» **Stated task**
Print exactly the part opening with the line containing "base_ring();" and closing with the line containing "obj.parent = None", with both of those lines included.

» **Provided material**
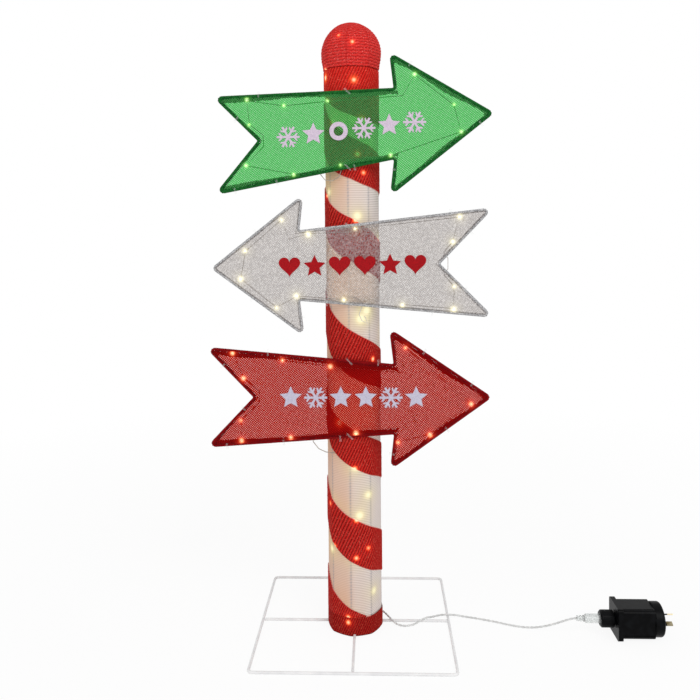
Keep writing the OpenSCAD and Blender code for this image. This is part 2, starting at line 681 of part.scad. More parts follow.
// A cable tie's closed strap, with its opening a by b and its lock at one end.
module strap(a, b, grow = 0) {
    translate([0, 0, -tie_w / 2 - grow]) linear_extrude(tie_w + 2 * grow) difference() {
        square([a + 2 * tie_t + 2 * grow, b + 2 * tie_t + 2 * grow], center = true);
        square([a - 2 * grow, b - 2 * grow], center = true);
    }
}

module edge_tie(s, at) {
    p = sign_place(s, [at[0], at[1], bead_r]);
    n = inward(arrow(s), at[0], s[0]);
    inner = bead_out + fit;
    translate([p[0], sign_y, p[1]]) rotate([0, -atan2(n[1], n[0]), 0]) {
        difference() {
            cylinder(h = tie_w, r = inner + tie_t, center = true);
            cylinder(h = tie_w + 1, r = inner, center = true);
        }
        translate([-inner - tie_t - 1.4, 0, 0]) cube([3, 3.4, tie_w + 0.8], center = true);
    }
}

// The slit through which a tie passes in the mesh, just inside the bead.
module tie_slot(s, at) {
    p = sign_place(s, [at[0], at[1], bead_r]);
    n = inward(arrow(s), at[0], s[0]);
    front = -bead_r - 1;
    back = -bead_r + 1.5 * mesh_t + clear;
    near = sqrt(pow(bead_out + fit, 2) - pow(bead_r, 2)) - fit / 2;
    deep = bead_bore + fit;
    far = bead_out + fit + tie_t + clear;
    step = -bead_r + mesh_t - fit;
    translate([p[0], sign_y, p[1]]) rotate([0, -atan2(n[1], n[0]), 0])
        translate([0, 0, -tie_w / 2 - clear]) linear_extrude(tie_w + 2 * clear)
            polygon([[near, front], [far, front], [far, back], [deep, back], [deep, step], [near, step]]);
}

// A tie that lashes a sign's edge to the rib in front of it, crosswise.
rib_x = cage_r * sin(rib_turn);
rib_y = -post_forward - cage_r * cos(rib_turn);
tie_front = sign_y - bead_out - 2 * fit;
tie_back = rib_y + cage_wire / 2 + 2 * fit;

function upper_edge(s, x) = let (p = arrow(s), a = p[0], b = p[1])
    mix(a[1], b[1], (x - a[0]) / (b[0] - a[0]));

module post_tie(s, on_top, grow = 0) {
    z = on_top ? upper_edge(s, rib_x) - bead_r : lower_edge(s, rib_x) + bead_r;
    translate([rib_x, (tie_front + tie_back) / 2, z]) rotate([0, 45, 0]) rotate([0, 0, 90])
        strap(tie_back - tie_front, 2 * (sqrt(2) * bead_out + tie_w / 2 + 2 * clear), grow);
}

module all_post_ties(grow = 0) {
    for (s = [upper, middle, lower], on_top = [false, true]) post_tie(s, on_top, grow);
}

module sign_ties(s, places) {
    color(CLEAR) {
        for (at = places) edge_tie(s, at);
        for (on_top = [false, true]) post_tie(s, on_top);
    }
}

GREEN = [0.15, 0.6, 0.3];
SILVER = [0.82, 0.82, 0.84];
RED_MESH = [0.75, 0.1, 0.14];

module upper_sign_frame() sign_frame(upper);
module upper_sign_mesh() sign_mesh(upper, upper_ties, GREEN);
module upper_sign_string() sign_string(upper, upper_exit, upper_loop, upper_lamps);
module upper_sign_lamps() sign_lamps(upper, upper_lamps);
module upper_sign_ties() sign_ties(upper, upper_ties);
module middle_sign_frame() sign_frame(middle);
module middle_sign_mesh() sign_mesh(middle, middle_ties, SILVER);
module middle_sign_string() sign_string(middle, middle_exit, middle_loop, middle_lamps);
module middle_sign_lamps() sign_lamps(middle, middle_lamps);
module middle_sign_ties() sign_ties(middle, middle_ties);
module lower_sign_frame() sign_frame(lower);
module lower_sign_mesh() sign_mesh(lower, lower_ties, RED_MESH);
module lower_sign_string() sign_string(lower, lower_exit, lower_loop, lower_lamps);
module lower_sign_lamps() sign_lamps(lower, lower_lamps);
module lower_sign_ties() sign_ties(lower, lower_ties);

// Lead and plug-in supply, all on one line along X

module on_line(x) {
    translate([x, supply_y, supply_z]) rotate([0, 90, 0]) children();
}

module lead() {
    color(CLEAR) tube(smooth_route(lead_route, LEAD_SMOOTH), lead_d / 2, 8);
}

// Three soft rings that shrink towards the lead.
module strain_relief() {
    ring = relief_l / 5;
    color(CLEAR) on_line(relief_x + fit) difference() {
        union() {
            cylinder(h = relief_l - 2 * fit, r = lead_d / 2 + 1.2);
            for (i = [0:2]) translate([0, 0, i * 2 * ring])
                cylinder(h = ring - fit, d = relief_d - (2 - i) * 0.8);
        }
        translate([0, 0, -1]) cylinder(h = 1 + fit, d = lead_d + 2 * fit);
    }
}

module lead_connector() {
    shoulder = 2;
    color(CLEAR) on_line(connector_x) rotate_extrude() polygon([
        [0, 0], [connector_d / 2 - shoulder, 0], [connector_d / 2, shoulder],
        [connector_d / 2, connector_l + 6], [0, connector_l + 6]
    ]);
}

module screw_collar() {
    flute = 0.9;
    color(BLACK) on_line(collar_x) difference() {
        rotate_extrude() polygon([
            [connector_d / 2 + fit, 0], [collar_d / 2 - 2, 0], [collar_d / 2, 2], [collar_d / 2, collar_l],
            [box_w / 5 + fit, collar_l], [box_w / 5 + fit, 8], [connector_d / 2 + fit, 8]
        ]);
        for (i = [0:collar_flutes - 1]) rotate([0, 0, i * 360 / collar_flutes])
            translate([collar_d / 2 + flute / 3, 0, 3]) cylinder(h = collar_l - 5, r = flute, $fn = 16);
    }
}

module rounded_bar(w, round, h) {
    inner = w - 2 * round;
    translate([0, 0, 0]) linear_extrude(h) union() {
        square([w, inner], center = true);
        square([inner, w], center = true);
        for (x = [-1, 1], y = [-1, 1]) translate([x * inner / 2, y * inner / 2]) circle(round);
    }
}

// The box with its end plate, the threaded spigot that the collar screws on, and its side grooves.
module supply_box() {
    groove = 1.2;
    color(BLACK) on_line(box_x) difference() {
        union() {
            rounded_bar(plate_w, box_round - 2, plate_t);
            rounded_bar(box_w, box_round, box_l);
            translate([0, 0, -2 - collar_l + 8 + fit])
                cylinder(h = 2 + collar_l - 8, r = box_w / 5);
        }
        translate([0, 0, -3 - collar_l + 8]) cylinder(h = collar_l - 8 + 0.5, r = connector_d / 2 + fit);
        for (turn = [0:90:270]) rotate([0, 0, turn])
            translate([box_w / 2 - 0.6, box_w / 2 - box_round - groove, plate_t + 2])
                cube([2, groove, box_l - plate_t - 4]);
    }
}

module plug_head() {
    edge = 3.5;
    r = head_d / 2;
    color(BLACK) on_line(head_x) difference() {
        rotate_extrude() polygon(concat(
            [[0, 0], [r - 1, 0], [r, 1]],
            [for (a = [0:15:90]) [r - edge + edge * cos(a), head_t - edge + edge * sin(a)]],
            [[0, head_t]]
        ));
        for (side = [-1, 1]) at_pin(side) translate([-pin_w / 2 - fit, -pin_t / 2 - fit, head_t - 4])
            cube([pin_w + 2 * fit, pin_t + 2 * fit, 5]);
    }
}

// A pin's own place on the head: side -1 is the upper one.
module at_pin(side) {
    translate([side * pin_pitch / 2, 0, 0]) rotate([0, 0, 90 + side * pin_slope]) children();
}

module plug_pins() {
    core = pin_t - 0.6;
    color("silver") on_line(head_x) for (side = [-1, 1]) at_pin(side) {
        translate([-pin_w / 2, -pin_t / 2, head_t + pin_l * sleeve_share])
            cube([pin_w, pin_t, pin_l * (1 - sleeve_share)]);
        translate([-pin_w / 2 + 0.3, -core / 2, head_t - 3.5])
            cube([pin_w - 0.6, core, pin_l * sleeve_share + 3.5]);
    }
}

module pin_sleeves() {
    core = pin_t - 0.6;
    color(BLACK) on_line(head_x) for (side = [-1, 1]) at_pin(side) difference() {
        translate([-pin_w / 2, -pin_t / 2, head_t - 3.5])
            cube([pin_w, pin_t, pin_l * sleeve_share + 3.5 - fit / 2]);
        translate([-pin_w / 2 + 0.28, -core / 2 - 0.02, head_t - 5])
            cube([pin_w - 0.56, core + 0.04, pin_l * sleeve_share + 6]);
    }
}

base_ring();
base_side_bar();
base_front_bars();
post_cage();
post_sleeve();
foot_hem();
spiral_band();
post_light_string();
post_lamps();
ball_cage();
ball_cover();
upper_sign_frame();
upper_sign_mesh();
upper_sign_string();
upper_sign_lamps();
upper_sign_ties();
middle_sign_frame();
middle_sign_mesh();
middle_sign_string();
middle_sign_lamps();
middle_sign_ties();
lower_sign_frame();
lower_sign_mesh();
lower_sign_string();
lower_sign_lamps();
lower_sign_ties();
lead();
strain_relief();
lead_connector();
screw_collar();
supply_box();
plug_head();
plug_pins();
pin_sleeves();
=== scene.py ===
"""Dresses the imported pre-lit signpost: knitted post, tinsel, glittering arrow signs, lamps and lead."""
import logging
import math
from dataclasses import dataclass, field
from enum import Enum

import bpy
import numpy as np
from mathutils import Matrix, Vector


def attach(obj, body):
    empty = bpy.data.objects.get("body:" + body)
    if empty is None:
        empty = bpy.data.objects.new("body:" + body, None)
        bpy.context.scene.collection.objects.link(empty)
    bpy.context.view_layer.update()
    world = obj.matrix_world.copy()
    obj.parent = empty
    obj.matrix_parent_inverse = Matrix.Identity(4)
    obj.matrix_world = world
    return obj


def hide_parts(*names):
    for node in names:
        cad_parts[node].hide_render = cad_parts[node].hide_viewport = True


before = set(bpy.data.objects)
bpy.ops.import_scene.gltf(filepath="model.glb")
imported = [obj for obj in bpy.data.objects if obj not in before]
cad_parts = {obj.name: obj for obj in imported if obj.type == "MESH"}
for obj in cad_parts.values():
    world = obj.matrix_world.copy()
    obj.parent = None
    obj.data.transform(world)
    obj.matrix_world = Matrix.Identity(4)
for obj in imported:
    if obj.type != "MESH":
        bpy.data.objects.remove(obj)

MM = 0.001
BODY = "root"
LOG = logging.getLogger("signpost")

Tone = tuple[float, float, float]
Socket = bpy.types.NodeSocket
BLACK: Tone = (0, 0, 0)
WHITE: Tone = (255, 255, 255)


def linear(tone: Tone) -> tuple[float, float, float, float]:
    """Turns a screen colour of 0 to 255 into a shader colour.

    Args:
        tone: Red, green and blue as they look on a screen.

    Returns:
        The same colour in linear light, with full alpha.
    """
    share = [c / 255 for c in tone]
    light = [c / 12.92 if c <= 0.04045 else ((c + 0.055) / 1.055) ** 2.4 for c in share]
    return (light[0], light[1], light[2], 1.0)


def fade(value: np.ndarray, middle: float, softness: float) -> np.ndarray:
    """Rises softly from 0 to 1 round a middle, or falls where the softness is below zero."""
    return 1 / (1 + np.exp((middle - value) / softness))


class Side(Enum):
    """The way that an arrow sign points, as the sign of its X."""

    RIGHT = 1
    LEFT = -1


class Motif(Enum):
    """The felt shapes that may stand on a sign."""

    STAR = "star"
    HEART = "heart"
    FLAKE = "flake"
    RING = "ring"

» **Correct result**
base_ring();
base_side_bar();
base_front_bars();
post_cage();
post_sleeve();
foot_hem();
spiral_band();
post_light_string();
post_lamps();
ball_cage();
ball_cover();
upper_sign_frame();
upper_sign_mesh();
upper_sign_string();
upper_sign_lamps();
upper_sign_ties();
middle_sign_frame();
middle_sign_mesh();
middle_sign_string();
middle_sign_lamps();
middle_sign_ties();
lower_sign_frame();
lower_sign_mesh();
lower_sign_string();
lower_sign_lamps();
lower_sign_ties();
lead();
strain_relief();
lead_connector();
screw_collar();
supply_box();
plug_head();
plug_pins();
pin_sleeves();
=== scene.py ===
"""Dresses the imported pre-lit signpost: knitted post, tinsel, glittering arrow signs, lamps and lead."""
import logging
import math
from dataclasses import dataclass, field
from enum import Enum

import bpy
import numpy as np
from mathutils import Matrix, Vector


def attach(obj, body):
    empty = bpy.data.objects.get("body:" + body)
    if empty is None:
        empty = bpy.data.objects.new("body:" + body, None)
        bpy.context.scene.collection.objects.link(empty)
    bpy.context.view_layer.update()
    world = obj.matrix_world.copy()
    obj.parent = empty
    obj.matrix_parent_inverse = Matrix.Identity(4)
    obj.matrix_world = world
    return obj


def hide_parts(*names):
    for node in names:
        cad_parts[node].hide_render = cad_parts[node].hide_viewport = True


before = set(bpy.data.objects)
bpy.ops.import_scene.gltf(filepath="model.glb")
imported = [obj for obj in bpy.data.objects if obj not in before]
cad_parts = {obj.name: obj for obj in imported if obj.type == "MESH"}
for obj in cad_parts.values():
    world = obj.matrix_world.copy()
    obj.parent = None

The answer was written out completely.